Before the strike began, Pepsi transport driver Tom Albano — one of the more than 100 members of the Teamsters Local 142 behind the strike — told The Times that Pepsi was looking to increase workers' share of healthcare premiums by about $20 a week over each year of a four-year contract. He said that by 2025, the cost would be $81 per week; currently, it's just $14.

"We shouldn't be paying for it in the first place. This is a multibillion-dollar company," Albano was quoted as saying. "And the raises the company is offering is not going to cover, or barely cover, what your increase is going to be in your health insurance."
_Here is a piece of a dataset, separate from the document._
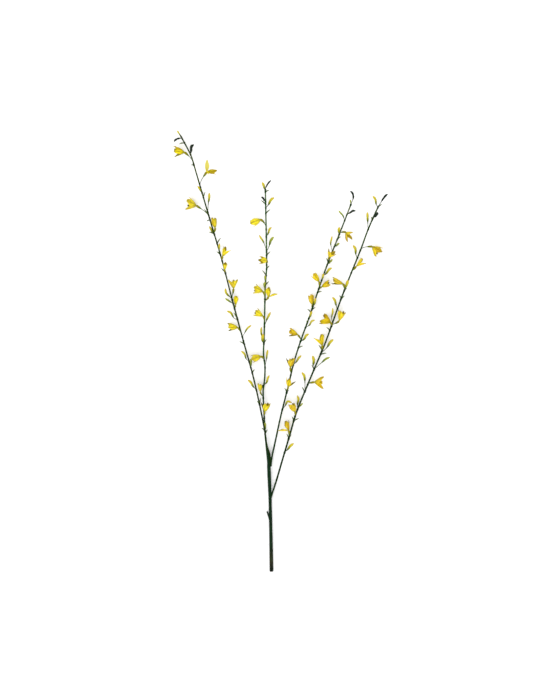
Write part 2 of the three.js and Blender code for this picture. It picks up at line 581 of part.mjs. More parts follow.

As for Pepsi, a company spokesperson provided the paper with a statement. "PepsiCo Beverages North America has been negotiating with Teamsters Local 142 in Munster, Indiana, for months to reach mutually agreeable collective bargaining agreements with two bargaining units," they began. "One unit decided to ratify the contract that was negotiated. Unfortunately, despite the union leadership committee's recommendation to approve a fair and competitive contract, another unit opposed citing new term requirements related to employee-paid health insurance costs only after negotiations had concluded. A strike, particularly after productive negotiations and a union leadership recommendation to approve a contract, is highly unusual and disruptive to all parties involved. Despite this unfortunate decision by Teamsters Local 142, we will continue to run our business and work to serve our customers and consumers who depend on us."

Interestingly enough, despite Pepsi calling the strike "highly unusual," the Frito-Lay employees in Topeka also decided to strike despite their union leaders lending their support to the eventually-rejected agreement.